A l’ami François Mengelatte

 

 Tu aimais la vie François. Mais qui ne l’aime, à moins d’être dans une détresse extrême ? Tu aimais les gens, ce qui est déjà moins commun. Nos contemporains font souvent triste figure et passent une grande partie de leur temps à se plaindre ou à fuir leurs semblables. Aussi ton visage toujours rayonnant était-il une sorte de soleil qui mettait de bonne humeur ceux qui t’approchaient ou croisaient ton chemin. Tu étais un homme chaleureux. On se sentait meilleur, plus tonique après t’avoir rencontré.
  

Mieux, tu étais plein de l’amour des autres. Jour après jour tu  allais à leur rencontre ou répondais à leurs sollicitations. Comme artiste, tu t’efforçais d’apprivoiser la beauté en saisissant un visage ou un paysage. Ce faisant, tu affichais ta générosité : peindre, c’est donner à voir un reflet du monde. Le tien était particulièrement coloré, festif et humoristique. Il l’a toujours été, mais de façon de plus en plus accentuée avec les années, comme un pied de nez à la mort, à la maladie, à la souffrance. Le cadeau était permanent, et, grâce à tes tableaux, il demeure quotidien. Qui regarde une de tes toiles se souvient aussitôt de toi, de ta bonhomie, de ta gentillesse, de ton dynamisme, de tes pitreries… Tu avais une affection particulière pour les clowns, dont la pudeur et l’élégance consistent à voiler leur tristesse sous des masques et maquillages. Plus qu’un autre, l’artiste sait le prix de la vie et que cette dernière nous est parcimonieusement comptée.

Mais ta générosité ne se manifestait pas seulement par la vertu de tes pinceaux. Elle était citoyenne, bénévole, au service des autres. Tes engagements ont été nombreux. Tu as consacré beaucoup de temps aux causes humanitaires, philanthropiques, culturelles. Pour ma part, quand je songe à toi, je vois se dérouler quarante années de vie. Tu étais là quand, avec quelques amis, j’ai fondé l’association des Jeunes Lourdais, puis le Grenier des arts et des loisirs, le prix Prométhée, l’Atelier Imaginaire. Nous avons accueilli ensemble Max-Pol Fouchet et Paul Guth à Lourdes mais aussi Jean Carzou, Mady de la Giraudière, Toffoli, Michel Plasson…  Bien des photographies sont là pour en témoigner.

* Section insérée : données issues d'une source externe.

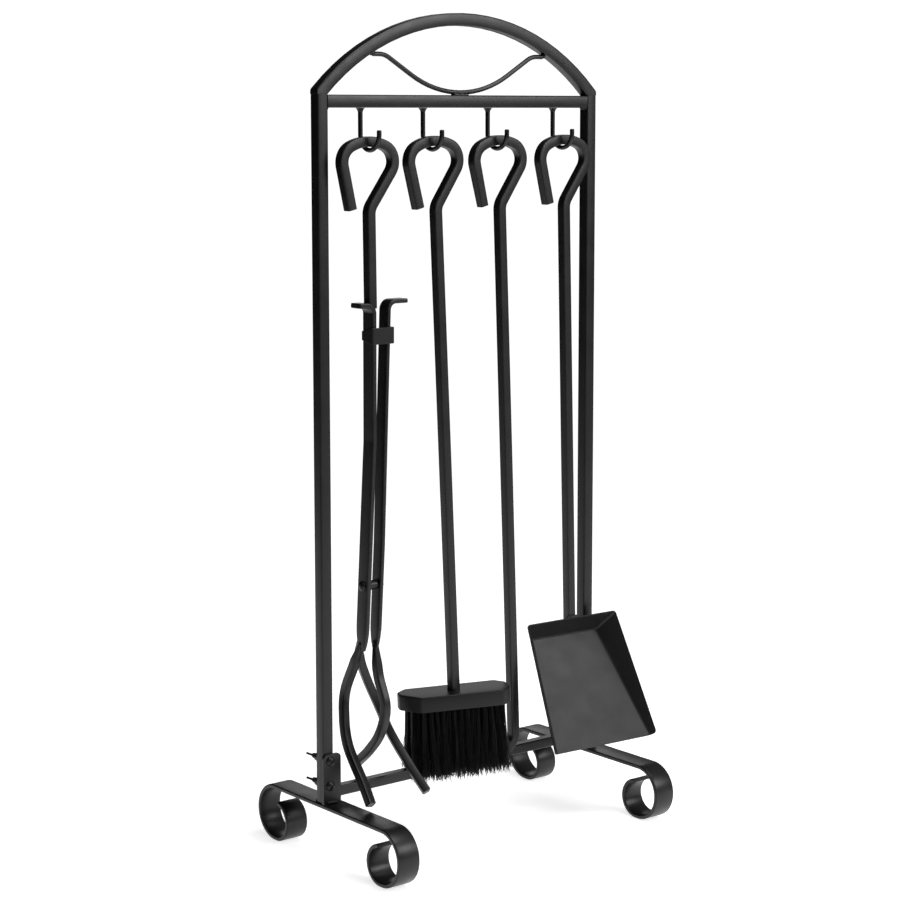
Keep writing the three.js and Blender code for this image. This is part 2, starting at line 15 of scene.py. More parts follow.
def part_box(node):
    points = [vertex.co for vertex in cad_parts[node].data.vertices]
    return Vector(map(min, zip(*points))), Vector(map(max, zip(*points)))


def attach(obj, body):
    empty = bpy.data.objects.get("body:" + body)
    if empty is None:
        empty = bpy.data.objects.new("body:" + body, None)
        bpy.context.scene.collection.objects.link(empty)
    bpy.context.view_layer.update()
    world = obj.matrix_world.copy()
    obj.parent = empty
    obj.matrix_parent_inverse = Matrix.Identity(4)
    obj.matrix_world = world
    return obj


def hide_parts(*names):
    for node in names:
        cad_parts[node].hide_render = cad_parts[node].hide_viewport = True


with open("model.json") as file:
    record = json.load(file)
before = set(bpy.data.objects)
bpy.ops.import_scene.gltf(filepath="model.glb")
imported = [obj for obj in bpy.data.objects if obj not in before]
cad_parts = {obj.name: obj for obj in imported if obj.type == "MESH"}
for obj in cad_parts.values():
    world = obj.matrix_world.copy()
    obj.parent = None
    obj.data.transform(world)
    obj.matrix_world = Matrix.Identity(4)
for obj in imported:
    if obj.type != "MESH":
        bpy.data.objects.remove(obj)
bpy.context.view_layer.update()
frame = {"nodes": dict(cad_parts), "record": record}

En 2006, tu as accepté que ton tableau Fête au village illustre le livre d’Abdelkader Djemaï Pain, Adour et fantaisie. J’ai toujours su que je pouvais compter sur toi si la nécessité s’en faisait sentir. C’est dire combien ta disparition m’affecte. Tu t’en es allé en emportant bien des souvenirs mais aussi et surtout ce sentiment confortable de savoir que je pourrais recourir à tes bons conseils en cas de besoin. En prenant conscience de ce vide, je devine l’immensité de celui qu’éprouvent ton épouse, tes enfants et petits-enfants que j’embrasse bien fort en les remerciant d’avoir accepté de te partager avec tes nombreux amis.